After giving the customary history lesson and tour of the toolsets and development environment, the first half of the book deals with the components that make up an application. Chapters are devoted to activities and life cycle, UI views, data and file access, and key Android concepts like intents (message-passing mechanisms) and content providers (ability to expose data to other apps).

Once the fundamentals have been covered, the remainder of the book is spent exploring the advanced and optional features available in the SDK. Android-centric concepts like background services, notifications and widgets are given the same in depth treatment given to the fundamentals so you get a lot of the “why” along with the how. Features and functionality that naturally lend them to being abstracted away via an API like media playback, GPS and Bluetooth are given adequate coverage of what is available via the framework and, where pertinent, the Android-specific behaviors are highlighted.

While the book is divided into fundamentals and advanced topics, continuity is maintained throughout via the example applications used to emphasize the concepts presented. By building the to-do list, compass, and earthquake monitoring service applications while reading through the book, passive learning is transformed into active, directed learning. Unlike some programming books I’ve read in the past, these examples do real work, accomplish specific real-life tasks, and provide some utility once completed. Readers are not just extending these applications one feature at a time, they are also adding one key concept to their proverbial tool belt while doing it.

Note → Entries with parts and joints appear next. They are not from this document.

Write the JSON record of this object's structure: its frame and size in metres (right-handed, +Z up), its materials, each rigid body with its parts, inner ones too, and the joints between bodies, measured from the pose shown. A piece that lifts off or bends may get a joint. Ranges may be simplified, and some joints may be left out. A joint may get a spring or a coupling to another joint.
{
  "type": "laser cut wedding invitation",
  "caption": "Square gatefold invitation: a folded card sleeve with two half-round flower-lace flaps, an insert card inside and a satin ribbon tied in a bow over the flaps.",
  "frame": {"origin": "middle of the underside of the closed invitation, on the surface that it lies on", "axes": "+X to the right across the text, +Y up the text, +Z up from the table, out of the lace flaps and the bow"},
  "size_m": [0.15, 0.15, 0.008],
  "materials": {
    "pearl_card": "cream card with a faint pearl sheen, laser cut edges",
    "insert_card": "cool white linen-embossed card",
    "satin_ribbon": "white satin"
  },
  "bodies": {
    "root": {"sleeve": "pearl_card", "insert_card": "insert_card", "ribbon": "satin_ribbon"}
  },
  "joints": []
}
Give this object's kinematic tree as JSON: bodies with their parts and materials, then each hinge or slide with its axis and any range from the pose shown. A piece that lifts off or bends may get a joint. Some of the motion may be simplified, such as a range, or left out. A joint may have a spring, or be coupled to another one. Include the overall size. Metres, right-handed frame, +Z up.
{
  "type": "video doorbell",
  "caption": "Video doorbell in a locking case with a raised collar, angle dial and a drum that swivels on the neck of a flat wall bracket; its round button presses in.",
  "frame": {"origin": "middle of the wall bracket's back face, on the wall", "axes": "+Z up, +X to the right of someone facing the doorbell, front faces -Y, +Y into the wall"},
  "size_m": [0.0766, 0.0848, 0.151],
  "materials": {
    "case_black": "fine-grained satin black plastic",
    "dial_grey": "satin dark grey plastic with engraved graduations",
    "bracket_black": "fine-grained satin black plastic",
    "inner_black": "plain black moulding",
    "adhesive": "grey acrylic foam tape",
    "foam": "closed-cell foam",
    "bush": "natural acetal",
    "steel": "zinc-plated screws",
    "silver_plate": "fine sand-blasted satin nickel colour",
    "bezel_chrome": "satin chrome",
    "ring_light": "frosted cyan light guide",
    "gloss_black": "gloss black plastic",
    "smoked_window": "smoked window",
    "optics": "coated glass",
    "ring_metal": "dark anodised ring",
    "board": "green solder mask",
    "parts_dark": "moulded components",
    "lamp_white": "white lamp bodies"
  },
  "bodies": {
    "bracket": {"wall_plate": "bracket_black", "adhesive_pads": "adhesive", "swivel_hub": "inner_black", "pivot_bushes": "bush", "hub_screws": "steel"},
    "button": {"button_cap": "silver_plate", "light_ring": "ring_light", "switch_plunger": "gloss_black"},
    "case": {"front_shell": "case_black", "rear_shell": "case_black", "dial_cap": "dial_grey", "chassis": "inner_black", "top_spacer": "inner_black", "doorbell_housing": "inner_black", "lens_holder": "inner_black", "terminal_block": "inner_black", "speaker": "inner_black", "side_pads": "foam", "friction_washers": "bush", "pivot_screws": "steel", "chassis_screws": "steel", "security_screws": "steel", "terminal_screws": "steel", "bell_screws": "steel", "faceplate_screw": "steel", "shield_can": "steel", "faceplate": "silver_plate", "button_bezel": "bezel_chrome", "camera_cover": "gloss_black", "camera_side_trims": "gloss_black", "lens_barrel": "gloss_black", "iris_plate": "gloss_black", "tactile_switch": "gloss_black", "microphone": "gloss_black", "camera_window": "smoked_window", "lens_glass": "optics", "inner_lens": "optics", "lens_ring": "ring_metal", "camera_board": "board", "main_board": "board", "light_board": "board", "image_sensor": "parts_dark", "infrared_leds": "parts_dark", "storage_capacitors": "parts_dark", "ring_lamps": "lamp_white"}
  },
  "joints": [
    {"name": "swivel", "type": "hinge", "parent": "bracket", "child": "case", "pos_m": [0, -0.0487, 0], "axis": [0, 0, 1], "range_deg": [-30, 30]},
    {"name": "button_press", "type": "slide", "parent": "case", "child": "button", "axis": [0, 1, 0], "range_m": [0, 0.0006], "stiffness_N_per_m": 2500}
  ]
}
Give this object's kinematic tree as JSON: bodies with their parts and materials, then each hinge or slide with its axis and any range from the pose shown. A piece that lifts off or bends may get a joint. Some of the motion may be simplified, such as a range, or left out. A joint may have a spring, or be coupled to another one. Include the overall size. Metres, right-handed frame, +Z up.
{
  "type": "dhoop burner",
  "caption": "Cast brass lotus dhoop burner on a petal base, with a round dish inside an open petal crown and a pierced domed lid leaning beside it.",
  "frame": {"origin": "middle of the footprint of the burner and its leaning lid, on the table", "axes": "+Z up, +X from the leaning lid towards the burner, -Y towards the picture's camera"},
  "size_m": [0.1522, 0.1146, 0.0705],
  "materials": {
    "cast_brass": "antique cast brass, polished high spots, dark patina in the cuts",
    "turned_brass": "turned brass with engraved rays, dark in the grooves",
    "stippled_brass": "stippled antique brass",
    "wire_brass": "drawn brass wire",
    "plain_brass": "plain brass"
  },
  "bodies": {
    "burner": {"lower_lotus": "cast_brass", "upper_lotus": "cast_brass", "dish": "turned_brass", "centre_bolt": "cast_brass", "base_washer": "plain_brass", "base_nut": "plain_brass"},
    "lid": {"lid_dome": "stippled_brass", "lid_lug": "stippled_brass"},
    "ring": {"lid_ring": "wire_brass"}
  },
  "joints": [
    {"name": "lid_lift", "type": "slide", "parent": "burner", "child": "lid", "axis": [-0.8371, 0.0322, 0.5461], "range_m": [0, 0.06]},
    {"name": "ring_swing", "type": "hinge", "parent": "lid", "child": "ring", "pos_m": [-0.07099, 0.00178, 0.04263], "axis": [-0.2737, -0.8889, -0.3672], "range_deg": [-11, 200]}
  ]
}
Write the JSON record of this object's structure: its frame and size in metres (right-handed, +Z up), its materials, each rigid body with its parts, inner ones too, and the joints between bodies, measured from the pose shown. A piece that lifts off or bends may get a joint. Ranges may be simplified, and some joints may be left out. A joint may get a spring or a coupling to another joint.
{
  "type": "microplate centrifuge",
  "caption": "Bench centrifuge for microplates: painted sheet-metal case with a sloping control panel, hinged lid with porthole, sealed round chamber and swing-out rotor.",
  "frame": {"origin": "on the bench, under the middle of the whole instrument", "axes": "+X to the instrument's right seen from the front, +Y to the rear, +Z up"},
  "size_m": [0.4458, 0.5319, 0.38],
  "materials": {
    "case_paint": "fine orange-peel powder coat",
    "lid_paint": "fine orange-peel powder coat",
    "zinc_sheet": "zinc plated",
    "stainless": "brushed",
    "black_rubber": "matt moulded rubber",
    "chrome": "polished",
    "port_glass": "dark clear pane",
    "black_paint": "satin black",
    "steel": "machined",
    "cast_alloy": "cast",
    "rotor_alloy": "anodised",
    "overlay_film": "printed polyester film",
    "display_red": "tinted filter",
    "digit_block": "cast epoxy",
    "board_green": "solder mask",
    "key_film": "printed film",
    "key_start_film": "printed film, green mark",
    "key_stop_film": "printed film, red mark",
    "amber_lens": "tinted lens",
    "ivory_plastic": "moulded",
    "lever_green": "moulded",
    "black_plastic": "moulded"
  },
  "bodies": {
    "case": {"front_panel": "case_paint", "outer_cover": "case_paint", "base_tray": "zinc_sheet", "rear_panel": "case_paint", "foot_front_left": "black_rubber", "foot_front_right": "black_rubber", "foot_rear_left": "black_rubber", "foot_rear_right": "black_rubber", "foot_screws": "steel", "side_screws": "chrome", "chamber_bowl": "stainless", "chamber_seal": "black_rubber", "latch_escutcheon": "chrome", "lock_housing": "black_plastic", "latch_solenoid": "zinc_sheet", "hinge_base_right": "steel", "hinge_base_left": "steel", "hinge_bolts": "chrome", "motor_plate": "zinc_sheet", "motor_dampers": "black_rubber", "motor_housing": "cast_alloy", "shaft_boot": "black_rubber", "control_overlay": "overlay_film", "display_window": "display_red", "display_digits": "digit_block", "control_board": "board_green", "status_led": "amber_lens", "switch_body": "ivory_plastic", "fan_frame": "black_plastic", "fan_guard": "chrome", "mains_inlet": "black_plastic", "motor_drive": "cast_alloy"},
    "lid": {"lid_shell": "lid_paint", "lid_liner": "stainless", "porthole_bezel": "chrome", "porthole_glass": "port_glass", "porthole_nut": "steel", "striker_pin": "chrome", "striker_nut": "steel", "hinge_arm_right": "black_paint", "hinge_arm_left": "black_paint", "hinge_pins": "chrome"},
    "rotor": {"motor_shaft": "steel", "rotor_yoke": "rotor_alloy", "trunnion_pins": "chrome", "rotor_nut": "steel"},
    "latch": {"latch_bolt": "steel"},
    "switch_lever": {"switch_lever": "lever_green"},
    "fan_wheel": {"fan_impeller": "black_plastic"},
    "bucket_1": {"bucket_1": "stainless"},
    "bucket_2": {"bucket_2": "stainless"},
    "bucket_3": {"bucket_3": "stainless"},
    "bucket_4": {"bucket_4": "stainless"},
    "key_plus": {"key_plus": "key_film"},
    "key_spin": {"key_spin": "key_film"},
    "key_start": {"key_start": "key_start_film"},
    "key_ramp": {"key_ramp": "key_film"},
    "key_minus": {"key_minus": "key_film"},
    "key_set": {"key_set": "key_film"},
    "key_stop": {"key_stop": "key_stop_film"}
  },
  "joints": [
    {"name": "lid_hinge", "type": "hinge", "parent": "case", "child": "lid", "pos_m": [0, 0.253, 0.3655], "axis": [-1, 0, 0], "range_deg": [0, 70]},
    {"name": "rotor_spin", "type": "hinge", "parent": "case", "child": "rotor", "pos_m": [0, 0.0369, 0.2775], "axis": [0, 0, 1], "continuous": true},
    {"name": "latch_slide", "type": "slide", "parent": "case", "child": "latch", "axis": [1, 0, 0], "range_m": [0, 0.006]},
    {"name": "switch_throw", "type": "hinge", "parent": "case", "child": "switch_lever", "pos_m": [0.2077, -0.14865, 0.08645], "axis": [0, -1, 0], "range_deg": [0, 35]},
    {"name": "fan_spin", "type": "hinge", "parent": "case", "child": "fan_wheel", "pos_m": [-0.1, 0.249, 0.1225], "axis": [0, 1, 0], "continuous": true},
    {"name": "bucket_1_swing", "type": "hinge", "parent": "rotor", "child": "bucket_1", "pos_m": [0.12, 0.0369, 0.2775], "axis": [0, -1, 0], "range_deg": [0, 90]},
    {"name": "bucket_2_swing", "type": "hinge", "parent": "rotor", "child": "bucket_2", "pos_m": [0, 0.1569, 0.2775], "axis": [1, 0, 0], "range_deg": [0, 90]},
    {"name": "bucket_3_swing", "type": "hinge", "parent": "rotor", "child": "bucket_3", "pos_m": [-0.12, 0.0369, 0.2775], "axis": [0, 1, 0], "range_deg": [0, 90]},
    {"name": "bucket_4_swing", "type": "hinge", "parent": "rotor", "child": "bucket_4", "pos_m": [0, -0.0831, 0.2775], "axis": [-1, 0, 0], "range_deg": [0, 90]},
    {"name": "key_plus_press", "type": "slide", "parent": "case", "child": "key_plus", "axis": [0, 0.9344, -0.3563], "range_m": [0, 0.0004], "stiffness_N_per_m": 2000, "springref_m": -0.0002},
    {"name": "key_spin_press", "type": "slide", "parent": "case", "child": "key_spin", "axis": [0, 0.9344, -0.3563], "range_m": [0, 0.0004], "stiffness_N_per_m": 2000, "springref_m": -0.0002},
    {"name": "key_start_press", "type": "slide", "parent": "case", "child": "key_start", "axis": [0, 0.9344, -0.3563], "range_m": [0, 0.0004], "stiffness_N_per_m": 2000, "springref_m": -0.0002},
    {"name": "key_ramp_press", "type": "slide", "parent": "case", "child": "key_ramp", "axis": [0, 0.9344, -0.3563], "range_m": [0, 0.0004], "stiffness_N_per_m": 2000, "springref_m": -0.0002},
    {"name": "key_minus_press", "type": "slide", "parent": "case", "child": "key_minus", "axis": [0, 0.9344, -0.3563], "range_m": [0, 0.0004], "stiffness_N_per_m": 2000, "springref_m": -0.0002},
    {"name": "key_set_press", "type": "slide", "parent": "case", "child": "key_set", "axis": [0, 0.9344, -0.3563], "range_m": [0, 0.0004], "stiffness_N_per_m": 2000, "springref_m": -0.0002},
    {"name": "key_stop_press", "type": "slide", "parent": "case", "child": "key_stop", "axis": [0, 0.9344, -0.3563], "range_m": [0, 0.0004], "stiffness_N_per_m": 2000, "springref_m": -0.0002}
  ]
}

The speed at which the Android platform is being evolved and improved upon is staggering. Since April 2009 there has been 4 major releases of the Android OS with a 5th release rumored for this fall. While the breadth of coverage provided for the APIs and framework is nice while it is still relevant, the real strength of this book comes building an understanding of the core Android fundamentals. Readers looking for a solid introduction to Android development need to look no further than Professional Android 2 Application Development.